#### [REQUEST]
Transcribe, exactly as they appear, the line that contains "bottom_board();", the line that contains "# place that", and every line in between, and nothing else.

#### [DATA PROVIDED]

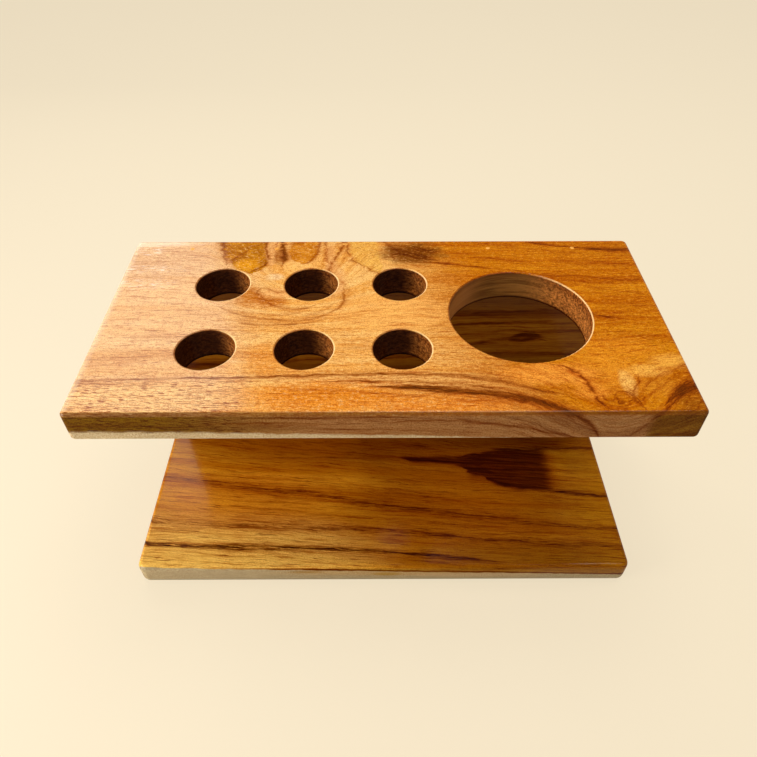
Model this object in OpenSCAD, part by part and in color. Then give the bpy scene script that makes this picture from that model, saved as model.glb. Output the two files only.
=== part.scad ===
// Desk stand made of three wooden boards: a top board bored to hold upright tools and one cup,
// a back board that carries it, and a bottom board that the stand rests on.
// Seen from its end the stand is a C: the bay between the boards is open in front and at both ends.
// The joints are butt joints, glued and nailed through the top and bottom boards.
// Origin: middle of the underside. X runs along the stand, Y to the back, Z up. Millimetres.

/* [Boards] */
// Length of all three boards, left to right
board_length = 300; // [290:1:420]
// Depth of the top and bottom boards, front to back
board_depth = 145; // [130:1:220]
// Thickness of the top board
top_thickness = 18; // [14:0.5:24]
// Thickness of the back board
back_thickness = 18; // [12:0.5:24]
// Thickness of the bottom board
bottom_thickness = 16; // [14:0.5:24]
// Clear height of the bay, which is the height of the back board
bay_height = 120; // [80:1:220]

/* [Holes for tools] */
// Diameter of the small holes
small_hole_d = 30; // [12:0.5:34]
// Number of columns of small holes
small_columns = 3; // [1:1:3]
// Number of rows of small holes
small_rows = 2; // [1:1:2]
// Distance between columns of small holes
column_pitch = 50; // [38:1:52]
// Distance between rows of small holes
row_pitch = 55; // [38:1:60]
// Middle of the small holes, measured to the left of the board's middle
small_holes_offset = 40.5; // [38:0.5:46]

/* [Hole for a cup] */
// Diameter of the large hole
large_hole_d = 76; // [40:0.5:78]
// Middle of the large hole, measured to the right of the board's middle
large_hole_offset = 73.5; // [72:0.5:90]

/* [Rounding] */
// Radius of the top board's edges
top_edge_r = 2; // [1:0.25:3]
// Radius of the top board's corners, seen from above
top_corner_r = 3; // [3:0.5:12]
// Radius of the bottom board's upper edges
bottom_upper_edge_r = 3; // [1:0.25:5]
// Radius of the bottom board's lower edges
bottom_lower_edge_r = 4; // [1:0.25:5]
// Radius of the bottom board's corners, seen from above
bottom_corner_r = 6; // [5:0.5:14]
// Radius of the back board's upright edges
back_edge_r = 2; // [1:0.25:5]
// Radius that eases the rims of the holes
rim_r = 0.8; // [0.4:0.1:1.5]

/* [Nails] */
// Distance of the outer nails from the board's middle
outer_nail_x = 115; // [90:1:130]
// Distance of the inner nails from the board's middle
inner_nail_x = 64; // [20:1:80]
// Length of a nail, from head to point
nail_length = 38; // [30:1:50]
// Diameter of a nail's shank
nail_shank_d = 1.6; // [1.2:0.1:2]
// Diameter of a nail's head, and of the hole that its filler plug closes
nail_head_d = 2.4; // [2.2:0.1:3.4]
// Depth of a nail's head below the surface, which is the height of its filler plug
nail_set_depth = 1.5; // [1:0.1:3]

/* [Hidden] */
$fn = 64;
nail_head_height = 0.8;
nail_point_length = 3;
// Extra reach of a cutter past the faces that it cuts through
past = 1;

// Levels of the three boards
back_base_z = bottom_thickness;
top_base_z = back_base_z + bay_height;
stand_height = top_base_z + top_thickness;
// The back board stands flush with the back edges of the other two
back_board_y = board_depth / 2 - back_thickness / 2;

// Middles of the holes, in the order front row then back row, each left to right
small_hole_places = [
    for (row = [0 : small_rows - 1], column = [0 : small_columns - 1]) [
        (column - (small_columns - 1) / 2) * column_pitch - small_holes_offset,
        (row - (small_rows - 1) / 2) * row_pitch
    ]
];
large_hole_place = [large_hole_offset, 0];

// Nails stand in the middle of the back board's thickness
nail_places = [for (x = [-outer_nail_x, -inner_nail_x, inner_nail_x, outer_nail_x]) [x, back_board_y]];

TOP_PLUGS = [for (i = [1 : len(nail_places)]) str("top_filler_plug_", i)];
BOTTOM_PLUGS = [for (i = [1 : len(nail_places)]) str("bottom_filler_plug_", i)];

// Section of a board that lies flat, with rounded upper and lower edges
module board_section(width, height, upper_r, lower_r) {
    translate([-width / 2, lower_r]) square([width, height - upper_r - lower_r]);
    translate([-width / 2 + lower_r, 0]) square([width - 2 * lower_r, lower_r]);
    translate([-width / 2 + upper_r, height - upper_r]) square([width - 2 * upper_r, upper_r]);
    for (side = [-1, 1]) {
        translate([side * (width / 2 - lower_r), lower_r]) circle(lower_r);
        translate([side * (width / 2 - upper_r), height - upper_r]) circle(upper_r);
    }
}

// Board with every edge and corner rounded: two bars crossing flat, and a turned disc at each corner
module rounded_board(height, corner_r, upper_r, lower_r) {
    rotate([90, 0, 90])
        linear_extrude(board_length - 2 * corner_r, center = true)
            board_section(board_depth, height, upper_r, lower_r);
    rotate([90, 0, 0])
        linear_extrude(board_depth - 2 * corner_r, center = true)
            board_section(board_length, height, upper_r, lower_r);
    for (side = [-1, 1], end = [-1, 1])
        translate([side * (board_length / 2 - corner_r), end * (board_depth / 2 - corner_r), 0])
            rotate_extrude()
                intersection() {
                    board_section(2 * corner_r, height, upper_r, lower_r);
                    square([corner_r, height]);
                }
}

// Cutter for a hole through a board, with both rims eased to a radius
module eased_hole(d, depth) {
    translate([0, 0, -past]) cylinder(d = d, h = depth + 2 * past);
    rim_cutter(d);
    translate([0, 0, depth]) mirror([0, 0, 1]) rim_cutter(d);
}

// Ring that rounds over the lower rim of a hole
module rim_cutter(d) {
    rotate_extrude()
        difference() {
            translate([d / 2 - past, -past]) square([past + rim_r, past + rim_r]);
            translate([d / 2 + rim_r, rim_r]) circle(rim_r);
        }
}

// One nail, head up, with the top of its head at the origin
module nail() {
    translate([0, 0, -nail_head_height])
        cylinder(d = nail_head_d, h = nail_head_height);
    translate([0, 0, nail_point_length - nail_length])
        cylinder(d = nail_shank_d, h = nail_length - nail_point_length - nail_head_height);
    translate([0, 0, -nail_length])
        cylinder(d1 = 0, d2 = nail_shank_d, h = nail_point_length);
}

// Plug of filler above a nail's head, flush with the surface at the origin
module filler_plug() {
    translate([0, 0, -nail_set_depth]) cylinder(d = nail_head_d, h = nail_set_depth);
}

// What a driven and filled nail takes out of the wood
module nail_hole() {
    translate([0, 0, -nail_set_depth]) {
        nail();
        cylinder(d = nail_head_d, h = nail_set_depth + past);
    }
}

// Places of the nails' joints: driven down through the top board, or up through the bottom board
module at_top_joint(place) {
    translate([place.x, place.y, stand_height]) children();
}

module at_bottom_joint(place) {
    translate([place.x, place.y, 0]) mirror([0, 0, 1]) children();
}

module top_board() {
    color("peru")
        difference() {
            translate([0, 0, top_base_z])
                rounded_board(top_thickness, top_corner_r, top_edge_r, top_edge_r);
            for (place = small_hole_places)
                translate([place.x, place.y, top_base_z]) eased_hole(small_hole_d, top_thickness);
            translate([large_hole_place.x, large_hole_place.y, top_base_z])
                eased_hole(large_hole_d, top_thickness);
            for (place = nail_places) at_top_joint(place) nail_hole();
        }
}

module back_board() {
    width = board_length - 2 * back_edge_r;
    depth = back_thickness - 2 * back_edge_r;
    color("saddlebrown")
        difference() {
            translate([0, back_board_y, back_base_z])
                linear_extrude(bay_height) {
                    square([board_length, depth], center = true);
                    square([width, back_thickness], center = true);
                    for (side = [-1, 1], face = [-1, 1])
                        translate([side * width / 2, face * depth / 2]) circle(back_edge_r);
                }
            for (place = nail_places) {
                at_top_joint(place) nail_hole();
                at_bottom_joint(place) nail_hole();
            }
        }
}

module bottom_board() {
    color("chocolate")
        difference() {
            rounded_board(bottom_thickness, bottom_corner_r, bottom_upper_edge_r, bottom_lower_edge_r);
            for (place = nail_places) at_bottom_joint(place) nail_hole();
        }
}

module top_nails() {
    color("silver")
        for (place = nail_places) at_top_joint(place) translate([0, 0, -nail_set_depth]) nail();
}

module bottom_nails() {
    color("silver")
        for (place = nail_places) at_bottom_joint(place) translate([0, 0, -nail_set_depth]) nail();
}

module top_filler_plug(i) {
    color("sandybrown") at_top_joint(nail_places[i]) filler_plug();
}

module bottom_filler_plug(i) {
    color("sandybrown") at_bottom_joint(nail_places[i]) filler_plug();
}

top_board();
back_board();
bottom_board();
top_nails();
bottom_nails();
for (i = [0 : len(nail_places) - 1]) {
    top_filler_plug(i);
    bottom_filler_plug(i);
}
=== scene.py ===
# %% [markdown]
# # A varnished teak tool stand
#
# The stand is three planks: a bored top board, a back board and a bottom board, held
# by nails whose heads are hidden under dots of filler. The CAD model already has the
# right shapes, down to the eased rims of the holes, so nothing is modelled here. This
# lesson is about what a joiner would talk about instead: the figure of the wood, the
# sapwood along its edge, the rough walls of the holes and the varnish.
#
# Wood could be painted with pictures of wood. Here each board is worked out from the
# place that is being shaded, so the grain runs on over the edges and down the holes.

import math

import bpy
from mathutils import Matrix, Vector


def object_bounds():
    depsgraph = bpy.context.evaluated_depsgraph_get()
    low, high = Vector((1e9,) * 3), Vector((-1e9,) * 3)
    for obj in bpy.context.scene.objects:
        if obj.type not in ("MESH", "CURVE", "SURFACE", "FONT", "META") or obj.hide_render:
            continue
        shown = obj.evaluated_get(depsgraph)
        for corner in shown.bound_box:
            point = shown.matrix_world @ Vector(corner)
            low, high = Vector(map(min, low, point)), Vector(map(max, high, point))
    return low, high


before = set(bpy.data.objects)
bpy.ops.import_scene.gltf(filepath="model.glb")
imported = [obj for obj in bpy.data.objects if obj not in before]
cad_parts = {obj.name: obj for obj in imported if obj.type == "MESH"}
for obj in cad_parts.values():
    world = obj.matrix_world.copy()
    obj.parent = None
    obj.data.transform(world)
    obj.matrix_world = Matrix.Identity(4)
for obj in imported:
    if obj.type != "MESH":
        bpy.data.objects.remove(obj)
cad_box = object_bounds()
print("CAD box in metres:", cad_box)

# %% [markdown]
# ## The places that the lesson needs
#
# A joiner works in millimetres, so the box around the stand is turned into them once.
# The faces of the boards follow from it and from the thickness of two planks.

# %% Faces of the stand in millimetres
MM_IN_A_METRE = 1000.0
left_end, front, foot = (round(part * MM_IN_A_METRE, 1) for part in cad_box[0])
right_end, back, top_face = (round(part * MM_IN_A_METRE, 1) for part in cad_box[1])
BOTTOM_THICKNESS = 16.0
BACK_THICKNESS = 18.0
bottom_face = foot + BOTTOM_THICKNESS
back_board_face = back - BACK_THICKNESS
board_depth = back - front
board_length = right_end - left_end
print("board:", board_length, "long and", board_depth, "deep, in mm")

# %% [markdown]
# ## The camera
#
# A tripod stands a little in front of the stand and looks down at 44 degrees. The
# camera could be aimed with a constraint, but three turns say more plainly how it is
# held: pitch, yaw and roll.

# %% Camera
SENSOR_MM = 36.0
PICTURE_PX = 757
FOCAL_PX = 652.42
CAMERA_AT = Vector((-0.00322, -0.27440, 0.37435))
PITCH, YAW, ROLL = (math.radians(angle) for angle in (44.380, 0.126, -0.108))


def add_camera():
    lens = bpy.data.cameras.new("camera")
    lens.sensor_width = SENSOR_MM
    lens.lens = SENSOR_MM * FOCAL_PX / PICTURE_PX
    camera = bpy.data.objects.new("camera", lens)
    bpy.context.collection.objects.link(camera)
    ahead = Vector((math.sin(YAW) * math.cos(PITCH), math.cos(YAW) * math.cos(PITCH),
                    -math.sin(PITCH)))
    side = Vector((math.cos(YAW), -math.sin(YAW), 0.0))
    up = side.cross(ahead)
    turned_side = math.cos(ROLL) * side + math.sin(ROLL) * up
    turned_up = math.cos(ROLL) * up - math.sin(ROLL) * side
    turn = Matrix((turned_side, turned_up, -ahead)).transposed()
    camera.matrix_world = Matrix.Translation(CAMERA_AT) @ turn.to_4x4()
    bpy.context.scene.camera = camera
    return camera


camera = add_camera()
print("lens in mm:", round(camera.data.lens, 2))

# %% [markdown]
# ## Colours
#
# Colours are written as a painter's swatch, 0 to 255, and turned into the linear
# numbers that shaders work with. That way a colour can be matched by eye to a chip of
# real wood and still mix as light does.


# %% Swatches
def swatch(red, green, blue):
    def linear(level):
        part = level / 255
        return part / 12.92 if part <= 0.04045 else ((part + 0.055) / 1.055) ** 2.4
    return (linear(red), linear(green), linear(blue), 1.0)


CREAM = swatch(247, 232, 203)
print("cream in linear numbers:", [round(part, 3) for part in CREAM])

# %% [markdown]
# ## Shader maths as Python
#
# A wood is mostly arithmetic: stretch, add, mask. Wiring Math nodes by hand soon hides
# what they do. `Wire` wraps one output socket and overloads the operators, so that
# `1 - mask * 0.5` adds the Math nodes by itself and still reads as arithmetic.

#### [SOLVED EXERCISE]
bottom_board();
top_nails();
bottom_nails();
for (i = [0 : len(nail_places) - 1]) {
    top_filler_plug(i);
    bottom_filler_plug(i);
}
=== scene.py ===
# %% [markdown]
# # A varnished teak tool stand
#
# The stand is three planks: a bored top board, a back board and a bottom board, held
# by nails whose heads are hidden under dots of filler. The CAD model already has the
# right shapes, down to the eased rims of the holes, so nothing is modelled here. This
# lesson is about what a joiner would talk about instead: the figure of the wood, the
# sapwood along its edge, the rough walls of the holes and the varnish.
#
# Wood could be painted with pictures of wood. Here each board is worked out from the
# place that is being shaded, so the grain runs on over the edges and down the holes.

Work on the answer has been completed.